Request ▸ Search the listing below for the string "scene" and show each line that contains it.

Supplied information ▸
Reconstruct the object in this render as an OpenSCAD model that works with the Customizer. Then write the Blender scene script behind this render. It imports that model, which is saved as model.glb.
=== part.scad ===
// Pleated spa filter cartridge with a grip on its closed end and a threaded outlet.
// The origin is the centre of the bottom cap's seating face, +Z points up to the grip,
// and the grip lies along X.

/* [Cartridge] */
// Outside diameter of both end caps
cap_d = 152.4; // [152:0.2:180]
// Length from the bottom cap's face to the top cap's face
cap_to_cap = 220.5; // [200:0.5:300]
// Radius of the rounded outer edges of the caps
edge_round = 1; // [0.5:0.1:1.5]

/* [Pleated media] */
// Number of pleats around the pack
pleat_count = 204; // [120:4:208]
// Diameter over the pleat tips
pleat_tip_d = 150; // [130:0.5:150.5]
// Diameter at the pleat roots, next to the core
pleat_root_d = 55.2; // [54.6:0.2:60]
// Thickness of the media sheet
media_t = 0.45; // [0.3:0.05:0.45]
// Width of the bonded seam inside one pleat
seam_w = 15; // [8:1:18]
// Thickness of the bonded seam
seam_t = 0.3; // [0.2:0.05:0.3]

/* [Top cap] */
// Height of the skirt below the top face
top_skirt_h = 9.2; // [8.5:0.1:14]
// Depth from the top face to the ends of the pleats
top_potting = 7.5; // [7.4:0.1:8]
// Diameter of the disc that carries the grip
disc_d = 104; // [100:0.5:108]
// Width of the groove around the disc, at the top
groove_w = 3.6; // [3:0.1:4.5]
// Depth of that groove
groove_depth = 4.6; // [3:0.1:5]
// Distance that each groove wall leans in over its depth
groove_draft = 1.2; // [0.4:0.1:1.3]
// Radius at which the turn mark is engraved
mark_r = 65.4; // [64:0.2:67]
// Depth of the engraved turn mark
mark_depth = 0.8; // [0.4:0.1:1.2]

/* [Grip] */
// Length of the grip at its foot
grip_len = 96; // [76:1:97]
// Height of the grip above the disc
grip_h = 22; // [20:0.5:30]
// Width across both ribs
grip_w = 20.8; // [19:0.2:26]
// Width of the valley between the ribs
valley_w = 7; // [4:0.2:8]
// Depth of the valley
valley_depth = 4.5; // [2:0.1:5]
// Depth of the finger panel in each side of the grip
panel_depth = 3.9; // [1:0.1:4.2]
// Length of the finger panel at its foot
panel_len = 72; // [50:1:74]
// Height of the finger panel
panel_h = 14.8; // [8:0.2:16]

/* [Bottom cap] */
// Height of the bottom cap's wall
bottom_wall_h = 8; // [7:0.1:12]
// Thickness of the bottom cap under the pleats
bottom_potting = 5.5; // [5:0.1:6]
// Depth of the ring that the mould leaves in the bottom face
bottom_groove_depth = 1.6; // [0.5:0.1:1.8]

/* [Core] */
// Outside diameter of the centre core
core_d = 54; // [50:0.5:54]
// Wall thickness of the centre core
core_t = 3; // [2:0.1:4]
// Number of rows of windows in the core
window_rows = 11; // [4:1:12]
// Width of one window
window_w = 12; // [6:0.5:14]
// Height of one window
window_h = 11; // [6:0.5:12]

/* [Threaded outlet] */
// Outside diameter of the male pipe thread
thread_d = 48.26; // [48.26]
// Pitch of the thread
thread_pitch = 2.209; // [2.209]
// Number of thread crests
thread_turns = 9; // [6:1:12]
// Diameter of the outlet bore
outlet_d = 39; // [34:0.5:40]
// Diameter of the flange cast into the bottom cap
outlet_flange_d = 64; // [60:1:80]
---
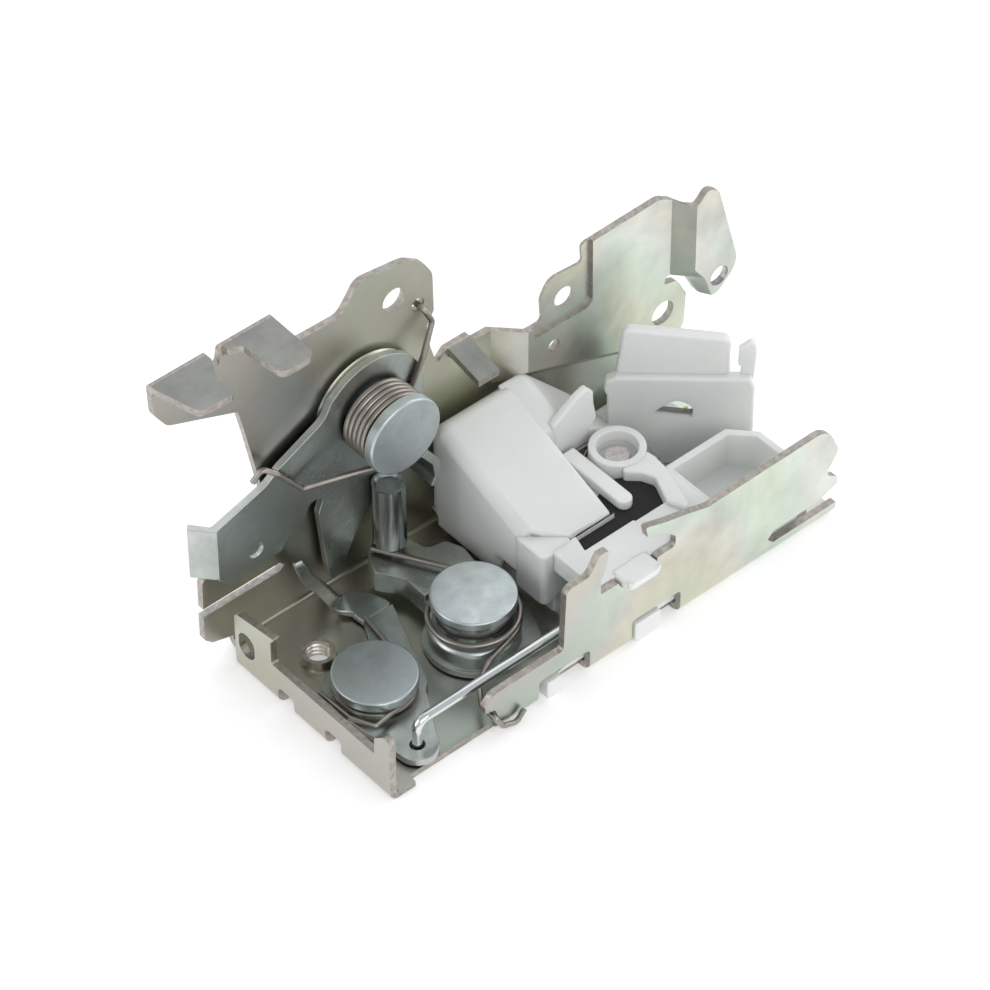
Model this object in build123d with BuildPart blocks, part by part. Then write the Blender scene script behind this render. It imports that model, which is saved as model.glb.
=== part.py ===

Problem solution ▸
Reconstruct the object in this render as an OpenSCAD model that works with the Customizer. Then write the Blender scene script behind this render. It imports that model, which is saved as model.glb.
Model this object in build123d with BuildPart blocks, part by part. Then write the Blender scene script behind this render. It imports that model, which is saved as model.glb.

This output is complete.